With all of that in mind, here's a quick calculator that can help you determine your bond's value or predict what it would be worth if interest rates were to change.

A couple of notes:

- "Desired yield to maturity" refers to the theoretical interest rate you'd like to evaluate. See my example below the calculator.
- If your bond is callable, it may affect the bond's value, based on the call date and market interest rate. In this case, the bond's yield to call needs to be considered as well.

* Calculator is for estimation purposes only, and is not financial planning or advice. As with any tool, it is only as accurate as the assumptions it makes and the data it has, and should not be relied on as a substitute for a financial advisor or a tax professional.

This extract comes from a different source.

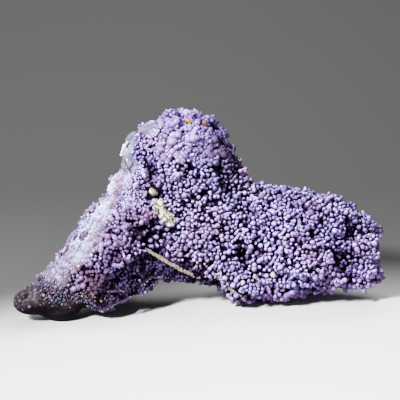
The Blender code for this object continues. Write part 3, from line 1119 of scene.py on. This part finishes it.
class CHALCEDONY_OT_grapes(bpy.types.Operator):
    """Grows the grapes on their stalks, in joined pieces"""

    bl_idname = "chalcedony.grapes"
    bl_label = "Grapes"

    def execute(self, context):
        self.chance = np.random.default_rng(SEED)
        skin = stone_skin("skin", sizes().skin_voxel, rounds=5)
        places, normals = spread_over(skin.data, sizes().tries, self.chance)
        self.skin = BVHTree.FromObject(skin, bpy.context.evaluated_depsgraph_get())
        bpy.data.objects.remove(skin)
        names = growth_names(places, normals, self.chance)
        grown = ~np.isin(names, ("slope", "bare")) & ~self.cleared(places)
        self.crowd = Crowd(cell=6 * MM)
        self.grapes = []
        for place, reach in KEPT_FREE:
            self.crowd.add(tuple(Vector(place) * MM), reach * MM)
        self.add_singles()
        self.add_bunches(places[grown], normals[grown], names[grown])
        self.add_buds()
        self.add_deeper(places[grown], normals[grown], names[grown])
        grapes = self.finished()
        seen, unseen = model_grape(segments=7, rings=5), model_grape(segments=6, rings=4)
        material = grape_material()
        for part, members in self.parts(grapes):
            own = {key: value[members] for key, value in grapes.items()}
            shape = unseen if part.endswith(("back", "foot")) else seen
            finish_piece(joined_grapes(part, own, shape), material)
        return {"FINISHED"}

    def cleared(self, places):
        """Which places are in the way of something else that shows."""
        hidden = np.zeros(len(places), dtype=bool)
        for line, reach in CLEAR:
            hidden |= from_line(places / MM, line) < reach
        return hidden

    def add(self, name, head, root, radius, out, rise, bunch=NO_BUNCH, skin=(-1, -1, -1), is_bead=False):
        """Keeps a grape, and gives it its place in the crowd. A skin below 0 is still to be chosen."""
        head.z = max(head.z, radius)
        root.z = max(root.z, radius * 0.5)
        self.crowd.add(tuple(head), radius, bunch)
        self.grapes.append((name, head, root, radius, out, rise, skin, is_bead))

    def add_singles(self):
        for middle, radius, colour in SINGLES:
            head = Vector(middle) * MM
            place, out, _, _ = self.skin.find_nearest(head)
            self.add("front", head, place - out * sizes().bed_depth, radius * MM, out, 0.0, skin=colour)

    def add_bunches(self, places, normals, names):
        """Bunches of beads, each fused to the one before, that keep clear of the other bunches."""
        level = hills(places, LEVEL_HILLS)
        level -= hollow_depth(places) + fade(normals[:, 2], "facing down") * SUNK_UNDERNEATH
        open_here = waves(places, GAP_SPACING, SEED + 6) < GAP_BELOW
        draws = self.chance.random((len(places), 4))
        for index, name in enumerate(names):
            growth = GROWTHS[name]
            if open_here[index] and growth.step > GAP_STEP:
                continue
            low, high = growth.size
            radius = sizes().grape_radius * (low + (high - low) * draws[index, 0] ** FAVOUR_SMALL)
            near, far = growth.out
            rise = near + (far - near) * draws[index, 1] + level[index]
            place, out = Vector(places[index]), Vector(normals[index])
            head = place + out * rise * MM
            if not self.crowd.has_room(tuple(head), radius, growth.apart):
                continue
            root = place - out * (sizes().bed_depth + (ROOT_DEEPER + hollow_of(place)) * MM)
            self.add(name, head, root, radius, out, rise, index)
            least, most = growth.beads
            more = least + int((most - least + 1) * draws[index, 2] ** FAVOUR_SHORT) - 1
            self.add_beads(name, growth, index, (head, radius, out, rise), more)

    def add_beads(self, name, growth, bunch, last, more):
        """The beads of a bunch after its first, along the skin in a slowly turning direction."""
        chance = self.chance
        head, radius, out, rise = last
        low, high = (size * sizes().grape_radius for size in growth.size)
        leans = head.x < LEAN_LEFT_OF and head.z > LEAN_ABOVE
        aim = Vector(chance.normal(size=3)) + (LEAN if leans else HANG)
        for _ in range(more):
            aim -= out * aim.dot(out)
            aim.normalize()
            size = min(max(radius * chance.uniform(*BEAD_SIZES), low), high)
            step = (radius + size) * growth.step
            place, normal, _, _ = self.skin.find_nearest(head + aim * step)
            rise_here = rise + chance.normal(scale=BEAD_RISES)
            away = place + normal * rise_here * MM - head
            if away.length < 1e-6:
                return
            middle = head + away.normalized() * step
            if not self.crowd.has_room(tuple(middle), size, growth.apart, bunch):
                return
            self.add(name, middle, head.copy(), size, normal, rise_here, bunch, is_bead=True)
            aim = aim * BEADS_STRAIGHT + Vector(chance.normal(scale=BEADS_WANDER, size=3))
            head, radius, out, rise = middle, size, normal, rise_here

    def add_buds(self):
        """Small buds half sunk in the outer sides of some grapes."""
        chance = self.chance
        for name, head, _, radius, out, rise, skin, _ in list(self.grapes):
            for _ in range(chance.poisson(GROWTHS[name].buds)):
                aim = (Vector(chance.normal(size=3)) + out * BUD_OUTWARD).normalized()
                size = radius * chance.uniform(*BUD_SIZES)
                middle = head + aim * radius * BUD_REACH
                bud_rise = rise + aim.dot(out) * radius / MM
                self.add(name, middle, head.copy(), size, out, bud_rise, skin=skin, is_bead=True)

    def add_deeper(self, places, normals, names):
        """Single grapes deeper between the bunches."""
        draws = self.chance.random((len(places), 3))
        low, high = DEEPER
        for index in range(0, len(places), 2):
            growth = GROWTHS[names[index]]
            if draws[index, 0] > growth.deeper:
                continue
            radius = sizes().grape_radius * (growth.size[0] + growth.size[1]) / 2
            place, out = Vector(places[index]), Vector(normals[index])
            rise = low + (high - low) * draws[index, 1] - hollow_of(place)
            head = place + out * rise * MM
            if self.crowd.has_room(tuple(head), radius, DEEPER_APART):
                self.add(names[index], head, head - out * radius * DEEPER_ROOT, radius, out, rise)

    def finished(self):
        """The grapes as arrays, with their colours and the white of their frost and painted highlight."""
        chance = self.chance
        names, *columns, is_bead = zip(*self.grapes)
        head, root, radius, out, rise, skin = (np.array(column) for column in columns)
        names, count = np.array(names), len(names)
        is_single = np.arange(count) < len(SINGLES)
        skin = np.where(skin < 0, self.skins(head, out, names, rise), skin)
        # Patches of painted light and of painted shade make the tips whiter or less white
        painted_light_and_shade = patches(head, PAINTED_LIGHT_PATCHES) * 0.3 - patches(head, PAINTED_SHADES) * 0.7
        frost = np.array([GROWTHS[name].frost for name in names]) + painted_light_and_shade
        height = rise + POCKET_AS_IF * (names == "pocket")
        frost *= fade(height, "frost height") * chance.uniform(*FROST_AND_HIGHLIGHT_CHANCE, count)
        frost *= 1 + hills(head, FROST_AND_HIGHLIGHT_HILLS)
        stalk = np.array([GROWTHS[name].stalk for name in names])
        return {
            "head": head, "root": root, "radius": radius, "out": out, "rise": rise, "skin": skin,
            "stalk": np.where(is_single, 0.25, stalk),
            "frost": np.clip(np.where(is_single, 0.1, frost), 0, WHITEST),
            "turn": chance.uniform(0, 2 * math.pi, count),
            "stretch": np.where(is_bead, 0.96, chance.uniform(0.95, 1.2, count)),
        }

    def skins(self, places, normals, names, rise):
        """A colour for each grape: its growth's own, shifted by patches, darker as painted shade on the
        lobe's top and in patches of painted shade, and a little at random.
        """
        chance = self.chance
        x, _, z = (places / MM).T
        table = {name: np.array(getattr(colours(), growth.colour)) for name, growth in GROWTHS.items()}
        skin = np.array([table[name] for name in names])
        blue = waves(places, 16 * MM, SEED + 2) + fade(rise, "deep") * 0.6 * (names != "pocket")
        skin *= 1 + blue[:, None] * BLUER
        light = 0.96 + waves(places, 9 * MM, SEED + 3) * 0.12 + chance.normal(scale=0.17, size=len(places))
        # The lobe's upper side is painted darker, as painted shade
        light *= 1 - LOBE_TOP_PAINTED_SHADE * fade(normals[:, 2], "facing up") * fade(x, "lobe top x")
        # The patches of painted shade darken the skin
        skin *= (np.clip(light, *LIGHT_LIMITS) * (1 - patches(places, PAINTED_SHADES)))[:, None]
        worn = np.isin(names, ("foot", "toe"))
        dirt = chance.random(len(places))
        above_bare = fade(z - np.interp(x, *BARE), "above bare")
        patchy = (1 + waves(places, 6 * MM, SEED + 17) * 0.7) * (0.3 + 0.7 * above_bare)
        skin[worn] *= (chance.uniform(0.3, 1.4, len(places)) * patchy)[worn][:, None]
        skin[worn & (dirt < TAN_SHARE)] = TAN_DIRT
        skin[worn & (dirt > 1 - DULL_SHARE)] = DULL_DIRT
        green = worn & (patches(places, STAINS) > dirt)
        skin[green] = np.array(colours().stain) * chance.uniform(0.5, 1.2, green.sum())[:, None]
        return np.clip(skin, 0, 1)

    def parts(self, grapes):
        """Names of the pieces that the grapes are joined in, and which grapes are in each."""
        x, y, z = (grapes["head"] / MM).T
        front = y < FRONT_OF
        low = front & (z <= PEAK_ABOVE)
        return (
            ("grapes_peak_front", front & (x < MIDDLE_TO) & (z > PEAK_ABOVE)),
            ("grapes_foot", low & (x < FOOT_TO)),
            ("grapes_left_front", low & (x >= FOOT_TO) & (x < LEFT_TO)),
            ("grapes_middle_front", low & (x >= LEFT_TO) & (x < MIDDLE_TO)),
            ("grapes_lobe_front_left", front & (x >= MIDDLE_TO) & (x < LOBE_LEFT_TO)),
            ("grapes_lobe_front_right", front & (x >= LOBE_LEFT_TO)),
            ("grapes_peak_back", ~front & (x < PEAK_BACK_TO)),
            ("grapes_lobe_back", ~front & (x >= PEAK_BACK_TO)),
        )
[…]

For example, let's say that I own a bond with a $1,000 par value and a 5% coupon rate, with 12 years to maturity. We'll say that the current market interest rate for bonds with this maturity length is 4%. And I want to know what will happen to the value of my bond if the market interest rate spikes to 6%.

Well, based on today's market rate, my bond is worth $1,095, or $95 more than its par value. However, if the market rate were to rise to 6%, my bond's market value would drop to just $915.